8. Gayngs (Sept. 29, Turner Hall)
While we initially wondered whether Relayted, the psychedelic R&B debut from Midwest indie-rock supergroup Gayngs, would be a cringingly ironic trainwreck, we’re happy to report that it’s actually one of the standout releases in a very good year so far for music. Only about half of the group’s 24-person lineup will be touring this fall, but this should still be one of the most proudly outrageous shows of the season.
7. Slayer, Megadeth, and Anthrax (Oct. 16, The Rave/Eagles Ballroom)
In a most brutal and blistering partnership, Megadeth and Slayer have re-ignited their "American Carnage" tour for another round of dates this fall with fellow thrash titans Anthrax. Everybody will be in a sentimental mood this time around: Slayer will perform 1990’s Seasons In The Abyss in its entirety, Megadeth is playing the classic Rust In Peace, and Anthrax will be re-joined by “classic lineup” singer Joey Belladonna.
6. Drive-By Truckers (Oct. 1, Pabst Theater)
One of our favorite rock ’n’ roll bands on the planet right now is Drive-By Truckers, who released a string of brilliant albums in the ’00s thick with Southern noir and whiskey-drunk wisdom. This year’s The Big To-Do is another winner, and live, DBT stomps around with even greater power and volume.
5. Pavement and No Age (Sept. 14, Pabst Theater)
Reports of so-so performances have haunted Pavement in the early stages of its comeback tour, tempering the excitement we initially felt when this show was announced. That said, Pavement ought to be purring like a well-oiled, road-tested machine by the time the defining ’90s indie-rockers touch down in Milwaukee. (Though hopefully they won’t be too well-oiled.)
4. Of Montreal and Janelle Monae (Sept. 24, Pabst Theater)
Of Montreal’s forthcoming False Priest ranks among our most anticipated albums of the fall, but this show undeniably has an extra heaping of buzz thanks to support act Janelle Monae, whose genre-smashing debut The ArchAndroid takes the sexy-R&B-for-indie-nerds aesthetic that Of Montreal pioneered to the mainstream.

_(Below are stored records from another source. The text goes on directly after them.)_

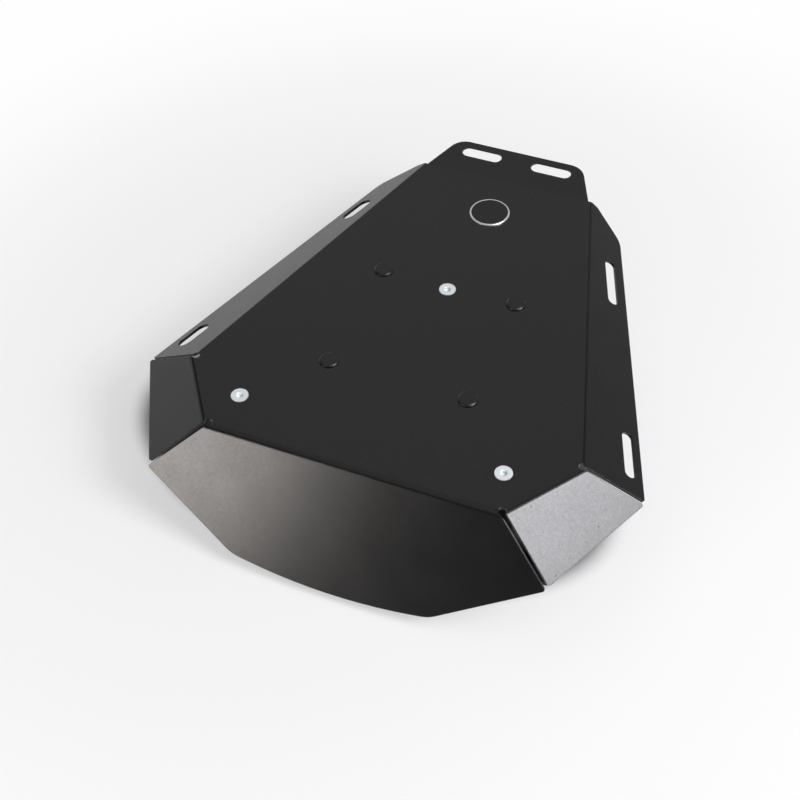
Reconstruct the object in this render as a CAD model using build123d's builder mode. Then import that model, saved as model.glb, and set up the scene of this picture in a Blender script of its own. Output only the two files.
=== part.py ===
from build123d import *
import math
import os

# Luggage rack that takes the place of a motorcycle's pillion seat.
# Millimetres. X runs across, +Y to the rear and +Z up. The origin is the middle of the footprint,
# on the surface that the four rubber feet stand on.
# Left and right are as seen by someone who stands in front of the rack and looks to the rear.

# Size over all
rack_width = 358.6
rack_length = 383.2
deck_height = 82.0

# Folded sheet of the rack plate
sheet = 2.0
bend_inside = 3.0
bend_outside = bend_inside + sheet

# Fold angles below the deck, and the tab's rise above it
front_fold_angle = 58.0
corner_fold_angle = 39.5
side_fold_angle = 31.0
tab_rise_angle = 7.0

# How far the front flange goes down its slope, and the tab back from its fold line
front_deepest = 88.9
tab_reach = 32.1

# Fold lines of the deck, given where the planes of the two faces meet
side_overhang = 39.2
corner_fold_width = 36.3
corner_fold_length = 50.7
side_taper = 73.6
tab_fold_ahead = 2.0
front_fold_y = front_deepest * math.cos(math.radians(front_fold_angle)) - rack_length / 2
tab_end = tab_reach * math.cos(math.radians(tab_rise_angle)) + sheet * math.sin(math.radians(tab_rise_angle))
tab_fold_y = rack_length / 2 - tab_end
side_corner_x = rack_width / 2 - side_overhang
side_corner_y = front_fold_y + corner_fold_length
front_corner_x = side_corner_x - corner_fold_width
rear_corner_x = side_corner_x - side_taper
rear_corner_y = tab_fold_y + tab_fold_ahead

# Front flange, half outline: distance from the middle, distance down the slope from the fold line
front_root_x = front_corner_x + 0.9
front_tip_x = front_corner_x + 36.5
front_tip_drop = 40.4
front_knee_x = front_corner_x - 32.9
front_knee_drop = 82.8
front_knee_radius = 25.0
front_arc_x = front_corner_x - 43.8
front_arc_drop = 84.5
front_tip_radius = 1.5

# Corner flanges: distance forwards from the side corner along the fold line, distance down the slope
corner_root_rear = -3.2
corner_tip_rear = -28.8
corner_tip_rear_drop = 37.2
corner_root_front = 59.6
corner_tip_front = 54.9
corner_tip_front_drop = 52.8
corner_tip_radius = 1.5

# Side flanges: distance rearwards from the side corner along the fold line, distance down the slope
side_root_front = 5.0
side_tip_front = -1.6
side_tip_front_drop = 47.5
side_tip_radius = 1.5
side_fold_length = math.hypot(side_taper, rear_corner_y - side_corner_y)
side_rear = side_fold_length - 30.7
side_rear_drop = 27.2
side_rear_radius = 20.0
side_heel = side_fold_length - 4.7
side_heel_drop = 6.3
side_heel_radius = 4.0
side_root_rear = side_fold_length - 2.2

# Rear tab, half outline: distance from the middle
tab_root_x = rear_corner_x - 1.5
tab_rear_x = rear_corner_x - 16.0
tab_corner_radius = 14.0

# Relief holes at the four ends of the front folds, and the cuts that run from them to the rim
relief_radius = 2.75
outer_relief_x = side_corner_x - 1.8
outer_relief_y = side_corner_y + 3.8
inner_relief_x = front_corner_x - 1.4
inner_relief_y = front_fold_y + 3.1
outer_cut_x = side_corner_x - 1.7
outer_cut_y = side_corner_y + 3.1
outer_cut_end_x = outer_cut_x + 41.4
outer_cut_end_y = outer_cut_y + 5.1
inner_cut_x = front_corner_x - 1.9
inner_cut_y = front_fold_y + 2.1
inner_cut_end_x = inner_cut_x + 38.9
inner_cut_end_y = inner_cut_y - 21.6
outer_cut_width = 3.7
inner_cut_width = 3.4

# Lashing slots: length, width, place along the fold line and down the slope
tab_slot_length = 32.0
tab_slot_width = 10.2
tab_slot_x = tab_rear_x - 22.3
tab_slot_reach = tab_reach - 10.1
left_slot_length = 27.0
left_slot_width = 13.0
left_front_slot = 27.5
left_front_slot_drop = 32.0
left_rear_slot = side_fold_length - 69.2
left_rear_slot_drop = 18.0
right_slot_width = 8.6
right_front_slot_length = 37.0
right_front_slot = 31.6
right_front_slot_drop = 35.0
right_rear_slot_length = 43.0
right_rear_slot = side_fold_length - 78.9
right_rear_slot_drop = 19.9

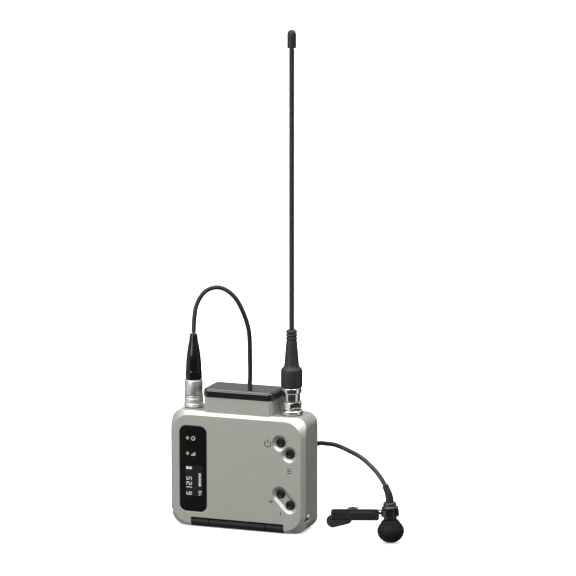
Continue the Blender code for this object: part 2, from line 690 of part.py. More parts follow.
def cord_coil():
    """The stored turns' outer shape, drawn in a little where the tie holds them."""
    r0, r1 = COIL_MEAN_R - COIL_HALF_W, COIL_MEAN_R + COIL_HALF_W
    profile = ((r0 + 1.2, COIL_H), (r1 - 1.2, COIL_H), (r1, COIL_H - 1.6), (r1, 1.6), (r1 - 1.2, 0),
               (r0 + 1.2, 0), (r0, 1.6), (r0, COIL_H - 1.6))
    x, y = COIL_AT
    made = turned("cord_coil", profile, black_rubber(), (x, y, 0), sides=32)
    outer = block((x - 2.1, y + r0 - 3, -3), (x + 2.1, y + r1 + 3, COIL_H + 3))
    waist = from_bmesh(outer, "coil_waist", None, cutter=True)
    kept = box_cutter("coil_kept", (x - 5, y + r0 + 1.0, 1.0), (x + 5, y + r1 - 1.0, COIL_H - 1.0))
    combine(waist, [kept])
    combine(made, [waist])
    band = from_bmesh(block((x - 1.8, y + r0 + 0.2, 0.1), (x + 1.8, y + r1 - 0.2, COIL_H - 0.1), 0, 1.0, 2),
                      "cord_tie", black_satin())
    return combine(band, [box_cutter("tie_hole", (x - 5, y + r0 + 0.7, 0.7), (x + 5, y + r1 - 0.7, COIL_H - 0.7))])


# ---------------------------------------------------------------- microphone and tie clip


def microphone():
    at = (MIC_X, MIC_Y, 0)
    body = ((0, 19.0), (2.5, 19.0), (2.95, 18.5), (2.95, 17.0), (3.75, 16.7), (3.75, 16.2), (2.95, 15.9),
            (2.95, 11.5), (2.5, 11.3), (2.5, 5.6), (0, 5.6))
    turned("mic_body", body, black_satin(), at, sides=24)
    capsule = ((0, 5.3), (2.4, 5.3), (2.4, 3.0), (0, 3.0))
    turned("mic_capsule", capsule, steel(), at, sides=16)
    outer = []
    for i in range(12):
        turn = math.radians(147.5 - 147.5 * i / 11)
        tall = BALL_LOW if turn < math.pi / 2 else BALL_R
        outer.append((BALL_R * math.sin(turn), BALL_R - tall * math.cos(turn)))
    ball = [(0, 2.5), (2.8, 2.5), (2.8, outer[0][1])] + outer[:-1] + [(0, BALL_R - BALL_LOW)]
    turned("windscreen", ball, foam(), at, sides=28)
    hang(("mic_body", "mic_capsule", "windscreen"), 0)
    lean = Matrix.Rotation(math.radians(-MIC_LEAN), 3, "Y")
    top = Vector((MIC_X, MIC_Y, BALL_LOW)) + lean @ Vector((0, 0, 19.25 - BALL_R))
    end = Vector(LEAD_OUT[-1]) - (Vector(LEAD_OUT[-1]) - Vector(LEAD_OUT[-2])).normalized() * -GAP
    relief = [top, top + lean @ Vector((0, 0, 1.2)), top + Vector((-0.35, 0.0, 2.6)),
              top + Vector((-0.85, 0.02, 4.2)), end]
    tube("mic_relief", relief, 1.85, black_rubber(), radii=(1, 0.97, 0.92, 0.87, 0.78))


def tie_clip():
    x0, x1, z0, z1 = CLIP_ARM
    px, py = CLIP_PIVOT
    origin = (MIC_X, MIC_Y, 0)
    arm = from_bmesh(block((x0, CLIP_Y, z0), (x1, CLIP_Y + SHEET, z1), 1, 1.2, 3), "clip_arm", black_satin(), origin)
    ring = ((4.0, 15.6), (4.0, 12.6), (3.25, 12.6), (3.25, 15.6))
    extras = [turned("ring_form", ring, None, origin, sides=24, cutter=True)]
    for low, high in NECKS:
        extras.append(box_cutter(f"neck_{low}", (x1 - 1.0, CLIP_Y + 0.1, low), (MIC_X - 3.45, CLIP_Y + 0.9, high)))
    for i, z in enumerate((z0, z1 - SHEET)):
        extras.append(box_cutter(f"ear_{i}", (px - 2.2, CLIP_Y + 0.2, z), (px + 2.2, py + 1.6, z + SHEET), 2, 0.6, 2))
    combine(arm, extras, "UNION")
    mouth = block((-2.5, -6, 10), (2.5, 0, 18))
    bmesh.ops.rotate(mouth, verts=mouth.verts, matrix=Matrix.Rotation(math.radians(25), 3, "Z"))
    bmesh.ops.translate(mouth, verts=mouth.verts, vec=origin)
    combine(arm, [from_bmesh(mouth, "ring_mouth", None, cutter=True),
                  rod("arm_pin_way", 0.75, 5, 20, (px, py, 0), "Z", sides=12)])
    clip_jaw(px, py)
    rod("clip_pin", 0.45, z0 - 0.4, z1 + 0.4, (px, py, 0), "Z", steel(), 12, False)
    turns, per_turn = 2.0, 10
    count = int(turns * per_turn)
    wire = [(px + 1.05 * math.cos(math.tau * i / per_turn), py + 1.05 * math.sin(math.tau * i / per_turn),
             12.85 + 0.7 * i / count) for i in range(count + 1)]
    tube("clip_spring", wire, 0.16, steel(), resolution=0)
    hang(("clip_arm", "clip_jaw", "clip_pin", "clip_spring"), CLIP_TURN)


def hang(names, turn):
    """Hang pieces, with their cutters, on an empty in the ball that turns and leans them."""
    pivot = bpy.data.objects.new(f"microphone_axis_{turn}", None)
    pivot.location = Vector((MIC_X, MIC_Y, BALL_LOW)) * MM
    pivot.rotation_mode = "ZYX"
    pivot.rotation_euler = (0, math.radians(-MIC_LEAN), math.radians(turn))
    bpy.data.collections[CUTTERS].objects.link(pivot)
    followers = [bpy.data.objects[name] for name in names]
    for piece in list(followers):
        followers += [step.object for step in piece.modifiers if step.type == "BOOLEAN"]
    for piece in followers:
        piece.parent = pivot
        piece.matrix_parent_inverse = Matrix.Translation(Vector((-MIC_X, -MIC_Y, -BALL_R)) * MM)


def clip_jaw(px, py):
    """The lever behind the arm: gripping end towards the microphone, thumb end slanting away."""
    low, high = 11.6, 14.8
    y = py - 1.0
    jaw = from_bmesh(block((px - 2.6, y, low), (CLIP_ARM[1] - 1.2, y + SHEET, high)), "clip_jaw", black_satin(),
                     (px, py, 0))
    ends = ((-9.3, 9.1, 2.9), (-1.9, 10.6, 2.2))
    thumb = hull_shape([(x, depth, z, radius) for x, z, radius in ends for depth in (0, SHEET)], 24)
    bmesh.ops.rotate(thumb, verts=thumb.verts, matrix=Matrix.Rotation(math.radians(-17), 3, "Z"))
    bmesh.ops.translate(thumb, verts=thumb.verts, vec=(px - 1.0, y, 0))
    extras = [from_bmesh(thumb, "thumb_form", None, cutter=True)]
    extras += [box_cutter(f"tooth_{i}", (x, y - 0.9, low + 0.01), (x + 0.6, y + 0.3, high - 0.01))
               for i, x in enumerate((60.0, 62.1, 64.2))]
    extras += [rod(f"jaw_barrel_{i}", 1.3, a, b, (px, py, 0), "Z", sides=16)
               for i, (a, b) in enumerate(((low, 12.6), (13.9, high)))]
    combine(jaw, extras, "UNION")
    combine(jaw, [box_cutter("spring_window", (px - 1.6, y - 2, 12.6), (px + 1.6, py + 3, 13.9)),
                  box_cutter("ear_way", (px - 2.6, y - 2, 6), (px + 3.0, py + 3, low)),
                  rod("jaw_pin_way", 0.75, 5, 20, (px, py, 0), "Z", sides=12)])
    return jaw


def build():
    clear_scene()
    front_case()
    rear_cover()
    cover_screws()
    link_cap()
    link_board()
    display_window()
    display_module()
    status_lamps()
    face_buttons()
    key_switches()
    main_board()
    radio_shield()
    battery_tray()
    battery()
    battery_contacts()
    battery_door()
    hinge_knuckles()
    hinge_pin()
    door_latch()
    mic_socket()
    mic_plug()
    antenna_jack()
    antenna_nut()
    antenna_collar()
    antenna_boot()
    antenna_whip()
    cord_tubes()
    cord_coil()
    microphone()
    tie_clip()


build()
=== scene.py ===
"""Looks for the wireless bodypack transmitter: fine shells, turned parts, the lead and materials.

Shapes are made in millimetres and become metres when a mesh is made. X runs across the face,
the face looks along -Y, and Z is up, as in the frame.
"""

import math

import bmesh
import bpy
from mathutils import Matrix, Vector


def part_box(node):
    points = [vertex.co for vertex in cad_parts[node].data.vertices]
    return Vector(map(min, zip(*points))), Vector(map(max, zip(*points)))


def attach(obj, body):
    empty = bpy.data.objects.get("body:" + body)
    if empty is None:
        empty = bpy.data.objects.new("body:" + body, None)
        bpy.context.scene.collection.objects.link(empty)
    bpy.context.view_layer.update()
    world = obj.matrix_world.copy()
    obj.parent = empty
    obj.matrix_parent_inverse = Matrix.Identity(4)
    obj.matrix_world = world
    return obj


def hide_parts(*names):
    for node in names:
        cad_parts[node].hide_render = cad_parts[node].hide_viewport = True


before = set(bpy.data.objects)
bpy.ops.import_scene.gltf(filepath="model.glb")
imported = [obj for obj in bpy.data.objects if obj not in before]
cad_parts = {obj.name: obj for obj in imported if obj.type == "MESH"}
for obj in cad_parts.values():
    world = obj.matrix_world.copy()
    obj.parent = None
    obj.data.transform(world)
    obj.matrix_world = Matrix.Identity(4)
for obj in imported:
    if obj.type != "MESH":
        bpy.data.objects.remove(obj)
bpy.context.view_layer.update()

MM = 0.001
HALF_W, FRONT, REAR, HEIGHT = 32.2, -9.4, 9.4, 53.2  # the housing
CORNER_R, FACE_CORNER_R, FRONT_CHAMFER, REAR_ROUND, WALL = 5.3, 7.8, 1.7, 1.2, 1.5
CAP_LIP = 0.45  # how far the top cap stands out over its riser
SEAM_Y, SEAM_GAP = 5.0, 0.15
DISH_R, DISH_FLOOR_R, DISH_DEPTH = 3.65, 2.4, 1.1
SCREW_PLACES = ((-27.2, 6.6), (27.2, 6.6), (-13.0, 48.6), (12.2, 48.6))
BALL_R, BALL_LOW, MIC_LEAN = 6.0, 5.4, 2.4  # the windscreen, and the microphone's lean in degrees
CLIP_ARM = (45.3, 67.0, 10.6, 15.8)  # x0, x1, z0, z1 before the clip is swung
CLIP_Y, SHEET, CLIP_PIVOT, CLIP_TURN = -7.5, 0.7, (54.8, -4.6), 9.0
NOTCH_HOLE = (-1.8, 7.4)  # y, z
BUTTON_NAMES = ("power_button", "set_button", "plus_button", "minus_button")

# the camera, placed by azimuth and pitch round the housing
CAMERA_AT = (563.7, -1502.6, 403.2)
CAMERA_AZIMUTH, CAMERA_PITCH = 19.856, 10.386
LENS, SENSOR = 228.4, 36.0

# the studio: brightness round the horizon (a turn from -X), brightness from nadir to zenith
FLOOR = 20000
STRIPS = ((0.0, 0.5), (0.04, 0.95), (0.12, 0.95), (0.17, 0.05), (0.45, 0.04), (0.49, 0.8), (0.53, 0.8),
          (0.58, 0.05), (0.76, 0.05), (0.82, 0.5), (0.9, 0.5), (0.95, 0.15))
CEILING = ((0.5, 0.3), (0.7, 0.45), (0.88, 1.3), (0.96, 2.4))
LAMP_TOWARDS, LAMP_GLOW = (0.577, -0.363, 0.731), 4.0  # a round lamp that only mirrors show clearly

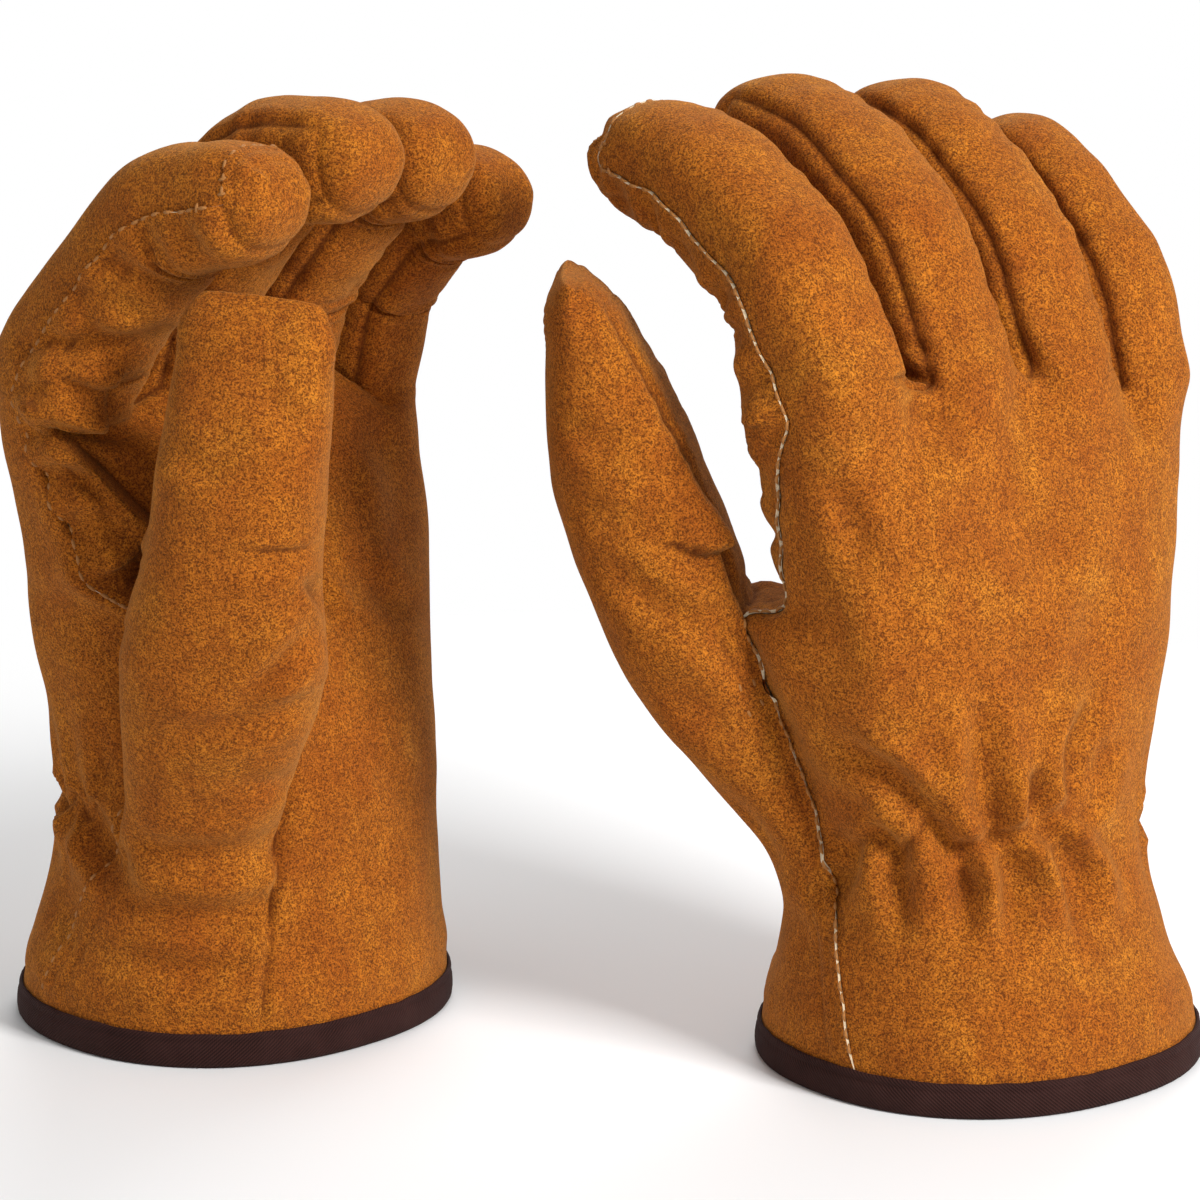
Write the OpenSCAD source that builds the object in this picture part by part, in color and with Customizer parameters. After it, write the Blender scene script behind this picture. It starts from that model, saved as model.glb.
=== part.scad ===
// A pair of lined split-leather work gloves, standing on their cuffs with the fingers half curled.
// Each glove is drawn as a right hand about the middle of its cuff: +X to the little finger,
// +Y out of the palm and +Z to the fingertips. The left glove is the mirror image in its own pose.

/* [Hand] */
// Height of the finger forks above the foot of the cuff
hand_h = 155; // [148:1:162]
// Width of the cuff at its foot
cuff_w = 100; // [92:1:108]
// Depth of the cuff at its foot, back to palm
cuff_d = 94; // [86:1:102]
// Width of the gathered wrist
wrist_w = 81; // [76:1:86]
// Depth of the gathered wrist, back to palm
wrist_d = 66; // [60:1:72]
// How much looser the left glove's wrist lies, on each half width and half depth
left_ease = 5; // [0:1:6]
// Height of the middle of the gathered wrist
gather_z = 54; // [50:1:58]
// Width of the palm at the thumb fork
palm_w = 104; // [98:1:110]
// Depth of the palm at the thumb fork
palm_d = 54; // [50:1:58]
// Height of the thumb fork
fork_z = 102; // [98:1:106]
// Depth of the hand at the finger forks
knuckle_d = 38; // [35:1:41]

/* [Digits] */
// Length of the index finger above its fork
index_l = 88; // [83:1:93]
// Length of the middle finger above its fork
middle_l = 91; // [86:1:96]
// Length of the ring finger above its fork
ring_l = 83; // [78:1:88]
// Length of the little finger above its fork
little_l = 73; // [70:1:78]
// Length of the thumb above its fork
thumb_l = 81; // [77:1:85]
// Width of the index and middle fingers
finger_w = 29.2; // [28:0.1:30]
// Width of the ring finger
ring_w = 28.4; // [27:0.1:29]
// Width of the little finger
little_w = 25.8; // [25:0.1:27]
// Width of the thumb
thumb_w = 38; // [36:1:40]
// Depth of the fingers, back to palm
finger_d = 32; // [30:1:34]
// Depth of the little finger, back to palm
little_d = 30; // [28:1:32]
// Depth of the thumb, back to pad
thumb_d = 36; // [34:1:38]
// Gap between neighbouring fingers at the forks
finger_gap = 0.8; // [0.6:0.1:1.2]
// Length of the soft fold at the root of each digit
root_fold_l = 12; // [10:1:14]
// Length of the soft fold at the middle of each digit
mid_fold_l = 16; // [12:1:18]

/* [Plies] */
// Thickness of the split leather
leather_t = 1.3; // [1:0.1:1.6]
// Thickness of the lining
lining_t = 1.4; // [1:0.1:1.6]
// Room between neighbouring plies
ply_gap = 0.1; // [0.05:0.05:0.2]
// Thickness of the wrist elastic
elastic_t = 0.7; // [0.5:0.1:1]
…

3. Lady Gaga (Sept. 2, Bradley Center)
It’s been pretty tough to ignore Lady Gaga for the past year, and that’s exactly how she wants it. Regardless of what you think of her pop-tart-meets-performance-art shtick—which cherry-picks from forbears like Madonna, Blondie, Bowie, and even artists like Andy Warhol and Cindy Sherman—it’s undeniable that 23-year-old Stefani Germanotta is adept at turning heads. And we’re even more curious to check it out after her show-stopping performance at Lollapalooza this summer.
2. LCD Soundsystem and Hot Chip (Oct. 22, The Rave/Eagles Ballroom)
If we were to make a list right now of our favorite albums of the year, LCD Soundsystem’s This Is Happening would be a contender for the top spot. After we’re finished dancing our butts off at this show, we have a feeling it no longer will be a competition.
1. Farm Aid (Oct. 2, Miller Park)
There’s no arguing over whether Farm Aid is the biggest single-day concert to take place in Milwaukee this year, or whether it will have the greatest positive impact on the area. But along with benefiting a worthy cause and promising a really great time at a venue that rarely hosts massive events like this, Farm Aid boasts a very impressive music lineup—including Neil Young, Willie Nelson, Dave Matthews, John Mellencamp, Jeff Tweedy, Band Of Horses, and BoDeans— for about as much as it would normally cost to see any of the headliners on their own.